How the Amazon Web Services outage impacted businesses in Massachusetts

October 20, 2025

Local News

Closed on Sundays, Maha Juice Bar banks on big business Monday mornings. But at the downtown Norwood, Massachusetts spot known for açaí bowls and smoothies, this Monday was anything but smooth due to issues with Amazon Web Services. 

“Today Toast was offline all day. It still is. We lost hundreds of orders, not just this location but all the other locations,” explained owner Marcieli Pastorio. “Even the credit card machine was offline. All the orders are going to be batched when it comes back online.

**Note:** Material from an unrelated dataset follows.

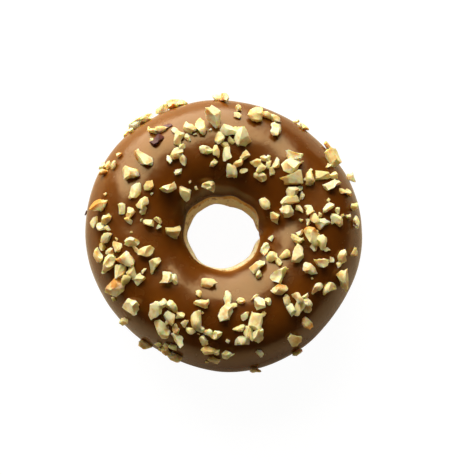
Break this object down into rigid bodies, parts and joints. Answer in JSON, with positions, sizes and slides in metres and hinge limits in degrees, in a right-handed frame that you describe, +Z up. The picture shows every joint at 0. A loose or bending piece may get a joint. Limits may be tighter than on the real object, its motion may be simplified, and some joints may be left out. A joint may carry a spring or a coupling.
{
  "type": "hazelnut doughnut",
  "caption": "Whole ring doughnut of fried dough, dipped in milk-chocolate glaze down to just below its waist and strewn with chopped hazelnuts.",
  "frame": {"origin": "on the resting plane, under the middle of the ring", "axes": "+Z up, out of the glazed side; the flat base rests on the plane; -Y is the side nearest the viewer in the picture"},
  "size_m": [0.0904, 0.0928, 0.0378],
  "materials": {
    "dough": "matt fried crust, golden brown, paler at the waist",
    "glaze": "satin milk-chocolate glaze",
    "hazelnut": "dry cut nut, cream to toasted gold"
  },
  "bodies": {
    "root": {"dough_ring": "dough", "chocolate_glaze": "glaze"}
  },
  "joints": []
}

We don’t know when we’re going to receive the credit card orders that went through today.”

The health food restaurant, with locations in Cambridge and Franklin, was one of the many, many victims of a massive outage across Amazon Web Services – which acts as a backbone for much of the internet. 

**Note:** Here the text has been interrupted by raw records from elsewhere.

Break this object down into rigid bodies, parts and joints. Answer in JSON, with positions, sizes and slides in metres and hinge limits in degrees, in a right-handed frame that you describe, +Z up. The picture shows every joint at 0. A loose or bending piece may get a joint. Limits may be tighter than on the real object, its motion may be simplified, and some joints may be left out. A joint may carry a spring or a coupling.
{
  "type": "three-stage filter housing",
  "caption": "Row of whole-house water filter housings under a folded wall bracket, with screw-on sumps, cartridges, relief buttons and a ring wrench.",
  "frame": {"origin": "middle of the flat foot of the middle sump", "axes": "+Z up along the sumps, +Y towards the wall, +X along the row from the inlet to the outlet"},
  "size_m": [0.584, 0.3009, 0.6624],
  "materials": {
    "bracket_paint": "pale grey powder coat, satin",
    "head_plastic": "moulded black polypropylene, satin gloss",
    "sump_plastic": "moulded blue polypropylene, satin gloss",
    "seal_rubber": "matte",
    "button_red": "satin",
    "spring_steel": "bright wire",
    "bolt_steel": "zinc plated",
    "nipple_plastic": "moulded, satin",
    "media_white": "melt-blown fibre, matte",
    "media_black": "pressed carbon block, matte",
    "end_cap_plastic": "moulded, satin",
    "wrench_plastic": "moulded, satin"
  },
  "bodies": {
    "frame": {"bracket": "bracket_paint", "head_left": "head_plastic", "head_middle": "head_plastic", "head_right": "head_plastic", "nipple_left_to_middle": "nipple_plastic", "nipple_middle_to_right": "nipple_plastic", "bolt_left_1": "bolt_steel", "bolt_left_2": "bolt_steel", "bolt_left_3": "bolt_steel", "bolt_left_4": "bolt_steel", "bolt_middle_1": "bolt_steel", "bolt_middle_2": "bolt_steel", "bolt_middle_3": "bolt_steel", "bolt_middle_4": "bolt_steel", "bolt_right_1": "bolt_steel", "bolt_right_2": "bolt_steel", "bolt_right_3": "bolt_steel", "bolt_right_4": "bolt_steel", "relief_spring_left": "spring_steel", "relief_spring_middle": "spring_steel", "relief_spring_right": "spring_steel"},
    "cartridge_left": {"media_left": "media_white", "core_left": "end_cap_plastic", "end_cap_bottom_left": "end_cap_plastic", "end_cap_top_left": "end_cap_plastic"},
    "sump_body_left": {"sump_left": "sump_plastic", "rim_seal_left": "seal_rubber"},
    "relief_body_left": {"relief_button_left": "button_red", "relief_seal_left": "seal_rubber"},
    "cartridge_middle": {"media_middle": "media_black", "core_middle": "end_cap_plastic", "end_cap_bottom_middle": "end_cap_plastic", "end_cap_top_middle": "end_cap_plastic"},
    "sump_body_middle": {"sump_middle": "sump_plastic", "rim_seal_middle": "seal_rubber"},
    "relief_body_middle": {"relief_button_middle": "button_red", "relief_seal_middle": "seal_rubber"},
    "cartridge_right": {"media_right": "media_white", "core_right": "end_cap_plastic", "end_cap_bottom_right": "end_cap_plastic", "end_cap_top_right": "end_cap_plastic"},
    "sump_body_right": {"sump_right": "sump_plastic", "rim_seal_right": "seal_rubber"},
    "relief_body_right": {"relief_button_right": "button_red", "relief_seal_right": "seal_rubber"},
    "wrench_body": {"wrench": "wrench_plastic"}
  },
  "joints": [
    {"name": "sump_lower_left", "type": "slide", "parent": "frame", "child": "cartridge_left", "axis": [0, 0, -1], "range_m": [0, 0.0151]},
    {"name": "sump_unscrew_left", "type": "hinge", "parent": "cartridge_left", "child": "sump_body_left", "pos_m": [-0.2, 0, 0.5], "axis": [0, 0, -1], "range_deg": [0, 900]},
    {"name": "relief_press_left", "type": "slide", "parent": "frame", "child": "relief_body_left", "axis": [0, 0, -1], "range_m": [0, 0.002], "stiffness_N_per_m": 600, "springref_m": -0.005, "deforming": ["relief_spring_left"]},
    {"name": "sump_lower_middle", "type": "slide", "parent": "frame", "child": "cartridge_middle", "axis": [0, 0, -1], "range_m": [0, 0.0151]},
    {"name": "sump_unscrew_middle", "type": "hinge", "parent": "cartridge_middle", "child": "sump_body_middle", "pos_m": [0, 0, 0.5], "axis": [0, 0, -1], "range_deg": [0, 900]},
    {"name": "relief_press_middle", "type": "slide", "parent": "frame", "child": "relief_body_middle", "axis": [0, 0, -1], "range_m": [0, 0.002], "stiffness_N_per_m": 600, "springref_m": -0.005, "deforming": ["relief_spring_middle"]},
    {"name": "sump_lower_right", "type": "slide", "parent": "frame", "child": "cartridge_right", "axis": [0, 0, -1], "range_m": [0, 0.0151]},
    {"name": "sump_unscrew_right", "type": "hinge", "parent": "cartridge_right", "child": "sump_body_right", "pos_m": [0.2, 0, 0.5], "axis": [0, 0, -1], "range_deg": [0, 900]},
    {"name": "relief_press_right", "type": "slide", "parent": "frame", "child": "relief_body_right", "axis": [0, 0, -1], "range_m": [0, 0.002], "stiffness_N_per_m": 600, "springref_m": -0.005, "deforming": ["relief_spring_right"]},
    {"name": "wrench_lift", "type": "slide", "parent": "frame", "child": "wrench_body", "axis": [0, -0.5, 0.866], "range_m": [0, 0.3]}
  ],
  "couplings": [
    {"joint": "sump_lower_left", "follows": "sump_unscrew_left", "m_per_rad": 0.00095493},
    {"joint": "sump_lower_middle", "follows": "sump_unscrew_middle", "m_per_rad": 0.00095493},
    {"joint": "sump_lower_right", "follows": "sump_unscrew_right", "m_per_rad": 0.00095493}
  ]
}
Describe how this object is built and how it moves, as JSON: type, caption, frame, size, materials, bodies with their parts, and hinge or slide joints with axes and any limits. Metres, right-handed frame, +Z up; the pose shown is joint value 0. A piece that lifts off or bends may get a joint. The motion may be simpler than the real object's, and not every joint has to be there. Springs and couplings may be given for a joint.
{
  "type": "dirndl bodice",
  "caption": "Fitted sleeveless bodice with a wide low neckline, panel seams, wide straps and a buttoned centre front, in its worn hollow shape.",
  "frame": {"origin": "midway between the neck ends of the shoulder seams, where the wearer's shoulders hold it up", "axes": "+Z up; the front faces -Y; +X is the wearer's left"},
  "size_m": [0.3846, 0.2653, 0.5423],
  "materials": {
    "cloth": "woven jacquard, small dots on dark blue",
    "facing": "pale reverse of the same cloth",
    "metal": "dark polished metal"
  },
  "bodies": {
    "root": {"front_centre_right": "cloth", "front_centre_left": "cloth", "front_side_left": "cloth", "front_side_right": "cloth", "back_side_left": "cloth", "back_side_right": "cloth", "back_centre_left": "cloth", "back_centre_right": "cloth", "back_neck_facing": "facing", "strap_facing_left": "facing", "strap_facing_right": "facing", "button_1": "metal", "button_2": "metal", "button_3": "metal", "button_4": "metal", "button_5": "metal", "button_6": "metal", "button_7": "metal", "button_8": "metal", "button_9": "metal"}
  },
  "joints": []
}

One-third of all internet traffic

“AWS, or Amazon, accounts for about one-third of all the internet traffic globally,” said cybersecurity expert Peter Tran. “Everything nowadays is hosted in the cloud, applications, hospital services, you know, transportation services, airlines, they all have their infrastructures on one form of Amazon. The government uses Amazon Web Services for their infrastructure as well.” 

Experts estimate the outage could cost billions. And even as many platforms begin to recover, business owners are holding their breath – bracing for the fallout. 

“Tips are a big part of how we get paid so that’s a big dent in the day,” said Sarah O’Malia of Golden Salon. 

At Golden Salon in Walpole, stylists shared in this painful reminder of our online dependence. Very few customers carry cash, and discovered they couldn’t send gratuity by Venmo. 

“Unfortunately, if somebody doesn’t send them right away, they forget. Things happen and you don’t want to send a text reminder. That comes off rude,” she said. 

O’Malia just opened her own salon in August, and she feels the weight of worrying how issues impact her team. 

“This is 13 years in the hair industry, and it’s been a dream since the very beginning. It’s a learning curve for sure. It’s not just me, it’s me and five others behind the chair,” O’Malia added.